“Razrushitelniy Krug” is taken from Kedr Livanskiy‘s debut EP, January Sun, out February 19 on 2MR.
Her name translates to “cedar of Lebanon” but the images she conveys are far from being as physical and warm as tall sacred trees from the Middle East. The kind of flora that lives inside Kedr Livanskiy‘s music is more like the grey forests fighting against the urban sprawl at the border between Moscow and the countryside.
Borders are fertile ground for Yana Kedrina. Born in 1990, when a crumbling Soviet Union was about to turn into the unbridled bipolar chaos of modern Russia, she spent her formative years at the junction between MTV and self-discovery. The result was another bifurcation: she found herself through both image and sound. At the dawn of her twenties, she joined the directing department of the Moscow School of New Cinema. At the same time, the love she and her group of friends shared for electronic music lead to the creation of the community and DIY label John’s Kingdom, which quickly became one of the leading forces in Russia’s flourishing underground scene and “the most alive and honest thing in Moscow”.
It was by pure accident that Kedr‘s music made the jump from local to international. M2R, the imprint born out of the partnership between Mike Simonetti formerly of Italians Do It Better and Mike Sniper of Captured Tracks, offered her a record deal after stumbling onto the icy and ominous “Сгорает” on SoundCloud.
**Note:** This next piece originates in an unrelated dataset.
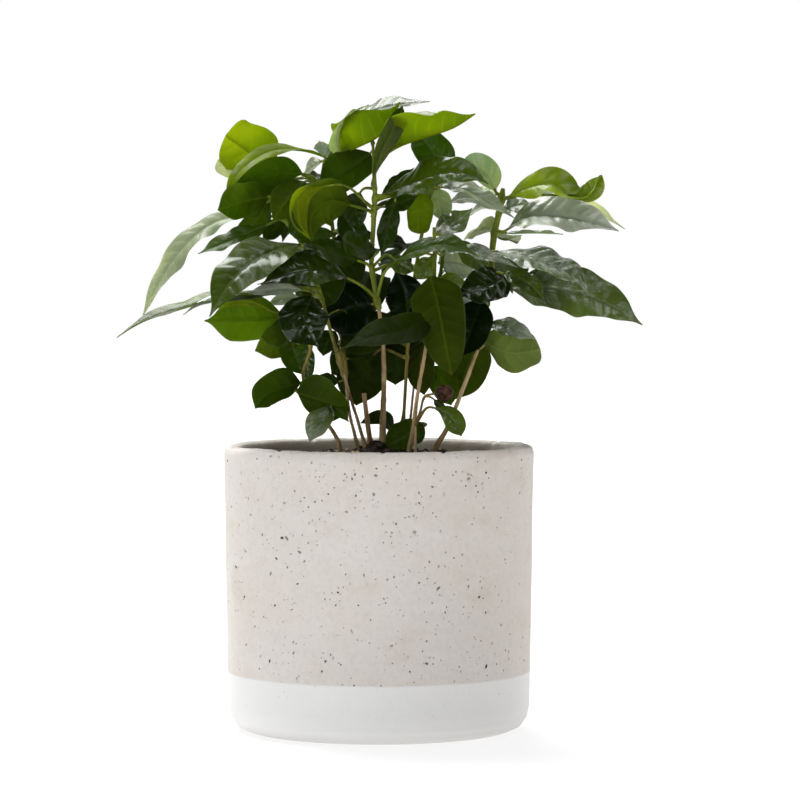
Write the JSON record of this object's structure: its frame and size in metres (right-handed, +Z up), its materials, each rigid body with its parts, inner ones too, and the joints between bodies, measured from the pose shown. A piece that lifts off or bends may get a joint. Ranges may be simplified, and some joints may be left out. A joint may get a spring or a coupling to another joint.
{
  "type": "potted coffee plant",
  "caption": "Young coffee plant with slender stems and glossy pointed leaves in a round concrete pot with a white dipped foot.",
  "frame": {"origin": "centre of the pot's flat underside", "axes": "+Z up along the pot's axis, -Y towards the viewer of the picture, +X to the viewer's right"},
  "size_m": [0.2514, 0.1685, 0.3045],
  "materials": {
    "concrete": "matt cast concrete, lower part dipped white",
    "dark_soil": "rough crumbly potting soil",
    "brown_bark": "matt bark",
    "main_green": "glossy leaves",
    "left_low_green": "glossy leaves",
    "left_back_green": "glossy leaves",
    "left_front_green": "glossy leaves",
    "middle_green": "glossy leaves",
    "right_front_green": "glossy leaves",
    "inner_right_green": "glossy leaves",
    "right_green": "glossy leaves",
    "seedling_green": "glossy leaves"
  },
  "bodies": {
    "root": {"pot": "concrete", "potting_soil": "dark_soil", "main_stem": "brown_bark", "left_low_stem": "brown_bark", "left_back_stem": "brown_bark", "left_front_stem": "brown_bark", "middle_stem": "brown_bark", "right_front_stem": "brown_bark", "inner_right_stem": "brown_bark", "right_stem": "brown_bark", "seedling_stem": "brown_bark", "cut_stub": "brown_bark", "main_leaves": "main_green", "left_low_leaves": "left_low_green", "left_back_leaves": "left_back_green", "left_front_leaves": "left_front_green", "middle_leaves": "middle_green", "right_front_leaves": "right_front_green", "inner_right_leaves": "inner_right_green", "right_leaves": "right_green", "seedling_leaves": "seedling_green"}
  },
  "joints": []
}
“Разрушительный Круг” (“destructive cycle”) is the second cut from her debut EP, aptly titled “Солнце Января” (“January Sun”). Frozen electro-pop veined by a gorgeous web of small cracks, it lets its inspirations shine through but with softer edges and bluer tones, as if you were looking through a sheet of ice. You can hear Autechre, Aphex Twin, Inga Copeland, Boards of Canada, a dash of Mazzy Star‘s moodiness and the same sensibility for pop structures that Grimes has (and curiously enough, in an endearing case of cultural cross-pollination, Pushkin is a big influence on the Canadian while Kedr spent her teenage years reading Washington Irving).